Certainly it has its fill of stirring incident and spectacle, and moments of human identification. Eastwood’s approach here is more linear than in the sprawling Flags, but still accommodates occasional flashbacks to previous lives, and voice-overs reading from the letters of the title. Narratively, the film is accessible enough. But it’s deliberately taxing and draining. The colours are utterly desaturated, rendering most frames a grim yellowish gray, with only the occasional grimy infusion of blood to vary the scheme. The Japanese spend much of their time staking out the enemy in tunnels, which creates an immense claustrophobic weight. Initially, Kuribayashi has the buoyancy of the true believer, and the film allows this to shape its momentum for a while, but the hopelessness of the mission soon becomes clear, the commander can do no more than agonize in his bunker about the collapse of all around him, and the film becomes increasingly fragmented, along with what it portrays.

The film has its weaknesses. I was surprised afterwards to read the Japanese had even as many as 21,000 men, because the film seems to suggest it was much less, thus facilitating the sense of hopelessness, and allowing contrivances such as repeated meetings between the commander and the film’s main everyman character. But it’s a film of great eloquence and weight. As things go on, suicide comes increasingly to dominate its scheme (more than any war film I can remember), further deepening its reverie on death, on what’s a good death in wartime, on the nature of duty to country and empire. Which, reflecting the rigid Japanese culture of honour and accountability, provides another obvious parallel with the feckless oversight of the Iraq endeavour.

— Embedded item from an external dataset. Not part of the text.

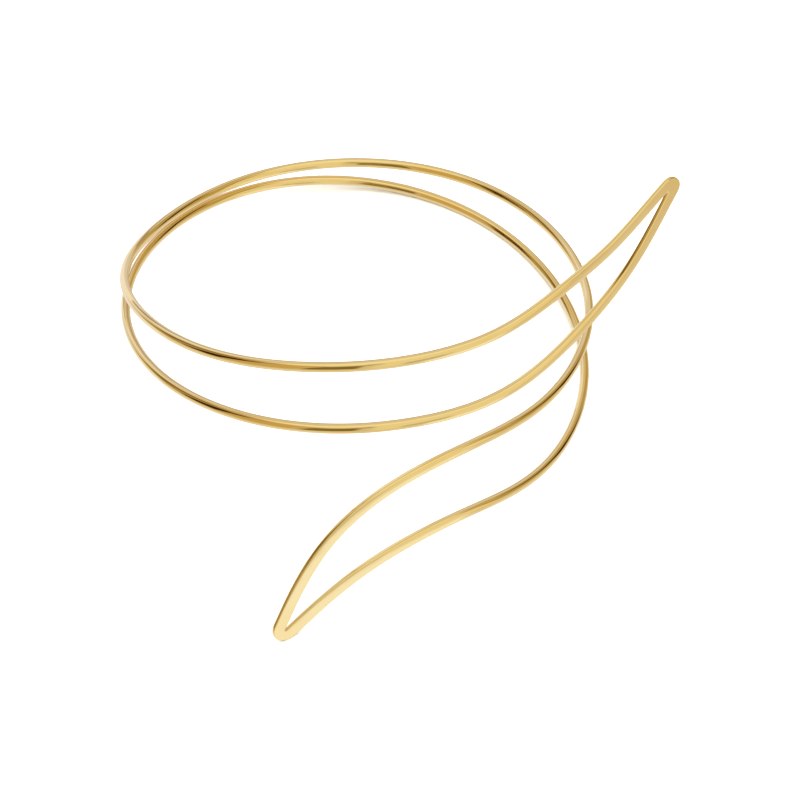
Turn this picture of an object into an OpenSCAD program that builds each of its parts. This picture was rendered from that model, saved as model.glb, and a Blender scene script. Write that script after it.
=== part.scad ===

Flags of our Fathers ended on a memory of camaraderie among the American soldiers, playing around in the sea. Letters of Iwo Jima closes on the dark, accusatory silhouette of the wretched island. Those two images, on their face, merely embody the spectrum between winning and losing, but the two films together, along with the good fortune of their timing (although a filmmaker as fast moving and canny as Eastwood can truly be said to make his own luck) establish the corrupt arrogance of those very concepts in war. They’re a powerful collective letter indeed.
 
Alpha Dog

Meanwhile, in the most privileged enclaves of modern day America, cinematic evidence accumulates that the life of the average young adult is merely a dissipated whirl of drugs and violence and casual sex and random connection. No wonder George W. Bush doesn’t want to bring back the draft! Nick Cassavetes’ Alpha Dog is based on the story of real-life California drug dealer Jesse James Hollywood, who in 2000 was at the middle of a spontaneous kidnapping that went horribly astray. Emile Hirsch plays the fictionalized Johnny Truelove, and the film’s best performance, truly, comes from Justin Timberlake as the sweetest natured, most tragically misled of his posse.
 


It’s a very full film in the sense that it’s stuffed with secondary characters and connections – the many young women who hang ingratiatingly around the swaggering dudes seem especially anonymous and interchangeable – and it’s absolutely never boring. But this territory has been covered so many times that one can tick off the thematic threads before the lights even go down:  stunted maturity; ineffectual parenting; lax morality; too much easy money; latent homoeroticism; parakeet fetishism. Well, I made that last one up. I have no idea how many people out there are living the Alpha Dog life, but I think the subculture has been adequately charted by now. Ain’t freedom wonderful though?